Open dt-woods opened 1 year ago
The List of Why's
- Why are we using esupy's Path in globals.py?
Our team moved all StEWI path management to our common esupy library which serves all the tools in our ecosystems. Most likely this is an update to provide the same functionality as before from StEWI
Sure, @WesIngwersen, but it's only good if it works.
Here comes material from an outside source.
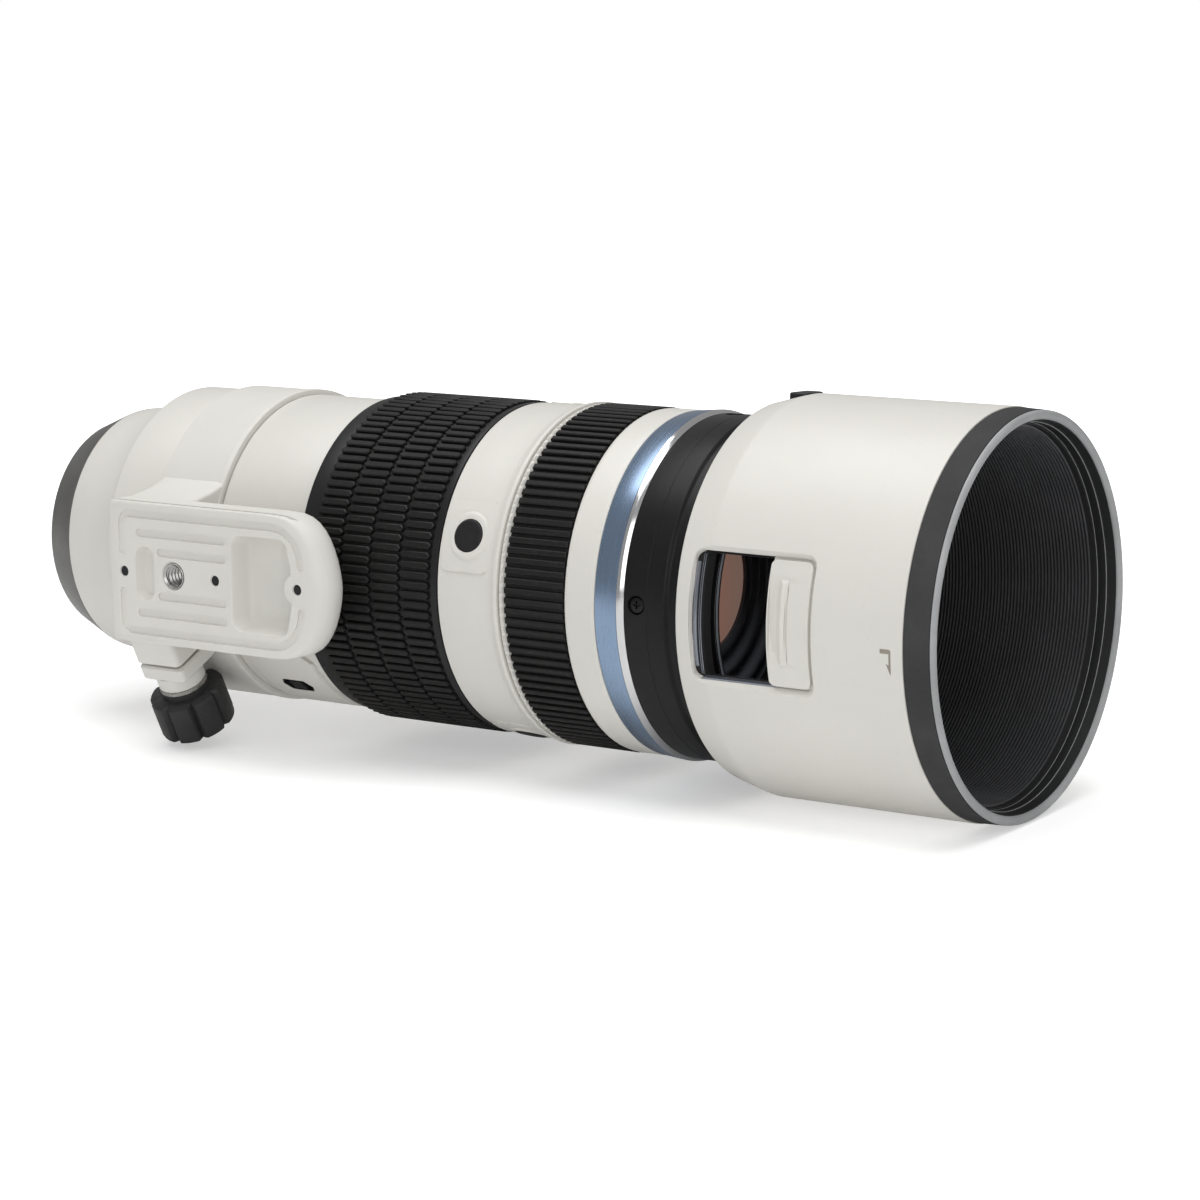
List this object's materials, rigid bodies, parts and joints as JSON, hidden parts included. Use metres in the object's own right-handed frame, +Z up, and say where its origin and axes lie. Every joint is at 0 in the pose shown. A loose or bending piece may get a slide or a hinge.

See error message below:
>>> upstream_df = electricitylci.get_upstream_process_df(
... config.model_specs.eia_gen_year)
Traceback (most recent call last):
File "<stdin>", line 1, in <module>
File "~/ElectricityLCI/electricitylci/__init__.py", line 301, in get_upstream_process_df
from electricitylci.combinator import concat_map_upstream_databases
File "~/ElectricityLCI/electricitylci/combinator.py", line 4, in <module>
import electricitylci.generation as gen
File "~/ElectricityLCI/electricitylci/generation.py", line 21, in <module>
from electricitylci.elementaryflows import map_emissions_to_fedelemflows
File "~/ElectricityLCI/electricitylci/elementaryflows.py", line 2, in <module>
import fedelemflowlist
File "~/Envs/ebm/lib/python3.11/site-packages/fedelemflowlist/__init__.py", line 11, in <module>
from fedelemflowlist.flowlist import read_in_flowclass_file
File "~/Envs/ebm/lib/python3.11/site-packages/fedelemflowlist/flowlist.py", line 8, in <module>
from fedelemflowlist.globals import log, inputpath, flow_list_specs,\
File "~/Envs/ebm/lib/python3.11/site-packages/fedelemflowlist/globals.py", line 23, in <module>
fedefl_path.local_path + "/fedelemflowlist/")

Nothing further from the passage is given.